Approximately 17% of UK citizens are now planning to open an account with a challenger bank in the coming years, with 11% saying they intend to do so this year (in 2021). This might mean that around 45% of UK consumers may have an account with an all-digital challenger by 2026.
The main reason given for maintaining an account is the extra convenience that all-digital banks can offer, for the third year (26%). The second-most cited reason for banking with a digital challenger was users requiring an additional account and managing a digital one appeared to be the most convenient option for 20% of consumers. Digital banks have also become popular because around 20% of customers think that it’s a lot easier to transfer funds when using these more agile platforms.
Consumers who like carrying trendy cards are also leading to many more signups, with 1 in 10 existing, or future, clients claiming this as a reason to open and maintain an account with a digital bank.
Although the growth in the number of all-digital banking clients has been steady, the number of consumers who aren’t considering one has also increased.

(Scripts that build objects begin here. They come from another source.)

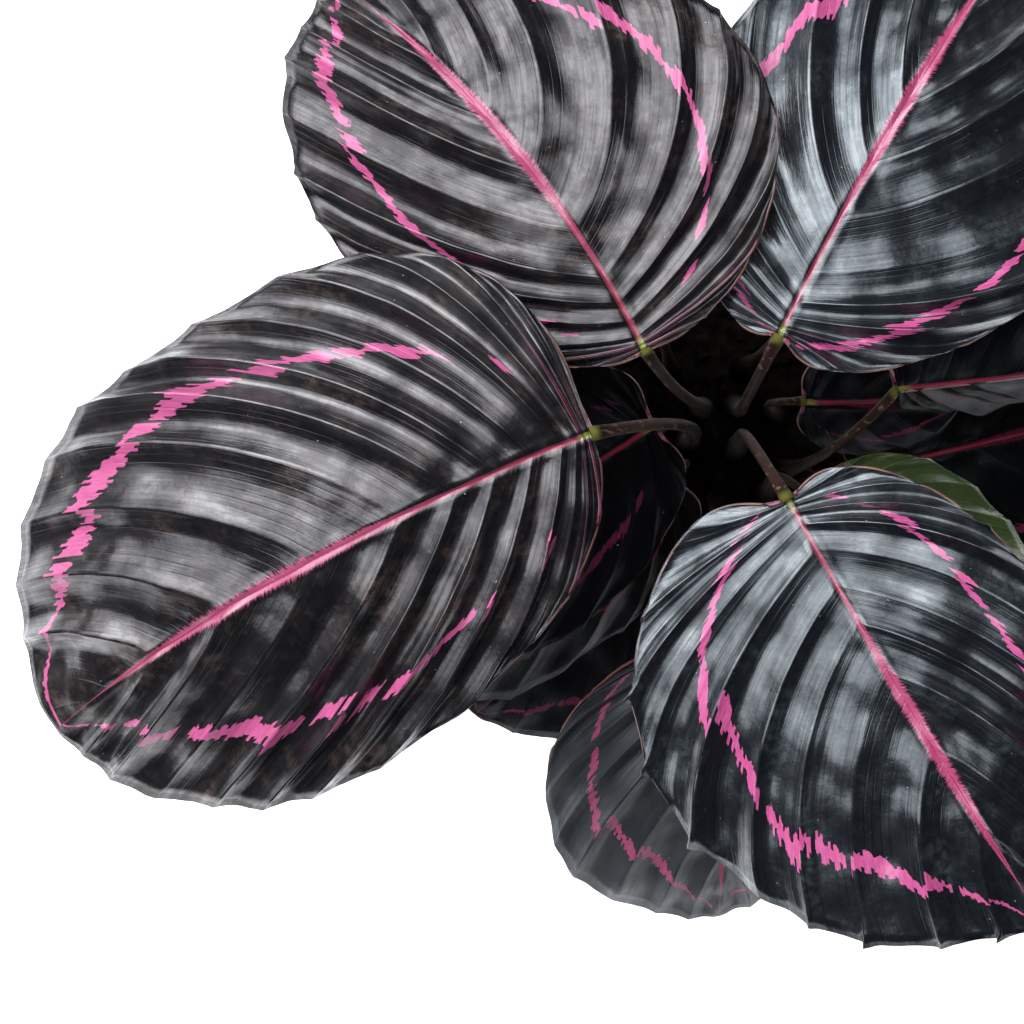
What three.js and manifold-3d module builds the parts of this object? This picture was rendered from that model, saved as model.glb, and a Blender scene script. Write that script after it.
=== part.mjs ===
// Potted calathea: broad pleated leaves on slender stalks, rooted in soil in a plain clay pot.
// Millimetres, +Z up. The origin is the middle of the pot's underside.
import * as THREE from 'three';
import { mergeVertices } from 'three/addons/utils/BufferGeometryUtils.js';
import Module from 'manifold-3d';

const wasm = await Module();
wasm.setup();

// Driving dimensions: pot
const POT_HEIGHT = 126;
const POT_FOOT_RADIUS = 49;
const POT_BODY_RADIUS = 64;
const POT_WALL = 4.5;
const POT_FLOOR = 6;
const BAND_HEIGHT = 24;
const BAND_STEP = 3.5;
const EDGE_SOFTENING = 1.2;
const POT_SIDES = 48;
const DRAIN_COUNT = 5;
const DRAIN_RADIUS = 4.5;
const DRAIN_CIRCLE = 27;
const DRAIN_SIDES = 12;

// Driving dimensions: soil
const SOIL_EDGE = 110;
const SOIL_CROWN = 113;
const FIT_GAP = 0.3;
const HOLE_GAP = 0.36;

// Driving dimensions: stalks
const STALK_DEPTH = 30;
const SHEATH_RADIUS = 3.9;
const STALK_SIDES = 6;
const STALK_STEPS = 9;
const SLIMMEST_STALK = 0.8;
const STALK_PER_WIDTH = 0.0055;
const TOP_SWELLING = 0.35;
const SHEATH_SHARE = 0.3;
const SWELLING_SHARE = 0.08;
const STALK_UPRIGHT = 0.55;
const USUAL_REACH = 0.22;
const ARRIVAL_RISE = 35;

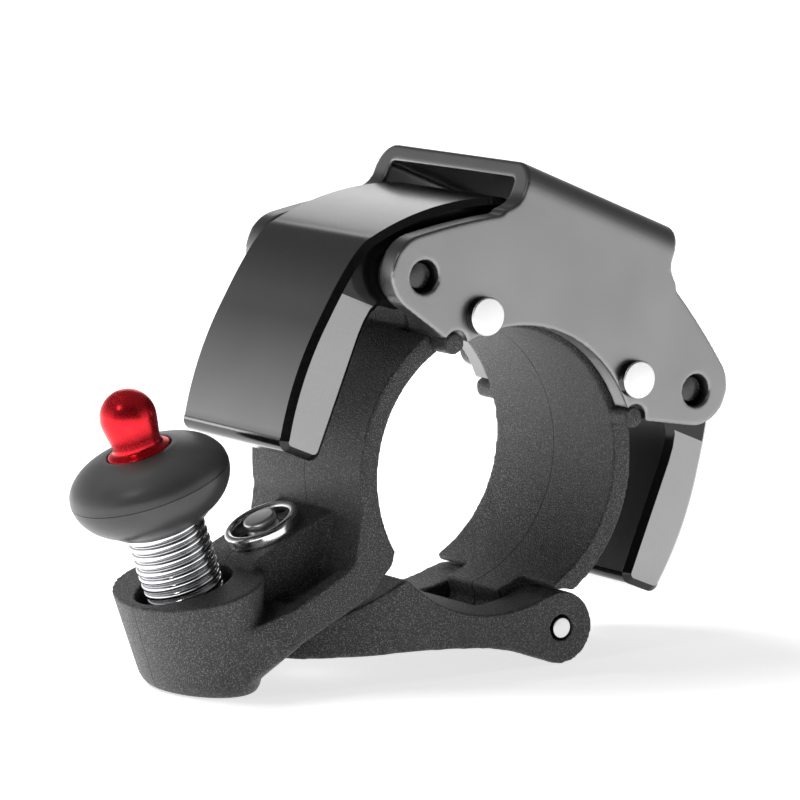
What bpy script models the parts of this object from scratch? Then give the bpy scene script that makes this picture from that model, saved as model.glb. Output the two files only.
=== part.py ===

During 2020, around 23% of survey respondents stated that they aren’t really considering opening a digital-only bank account. Notably, this number increased to 42% in the most recent survey.
This seemingly good news for incumbents appears to be consistent with research from App Annie, which reveals that NatWest, Lloyds and HSBC have all managed to rank in the top five list for finance or Fintech app downloads in the United Kingdom during 2020, outperforming most financial technology startups.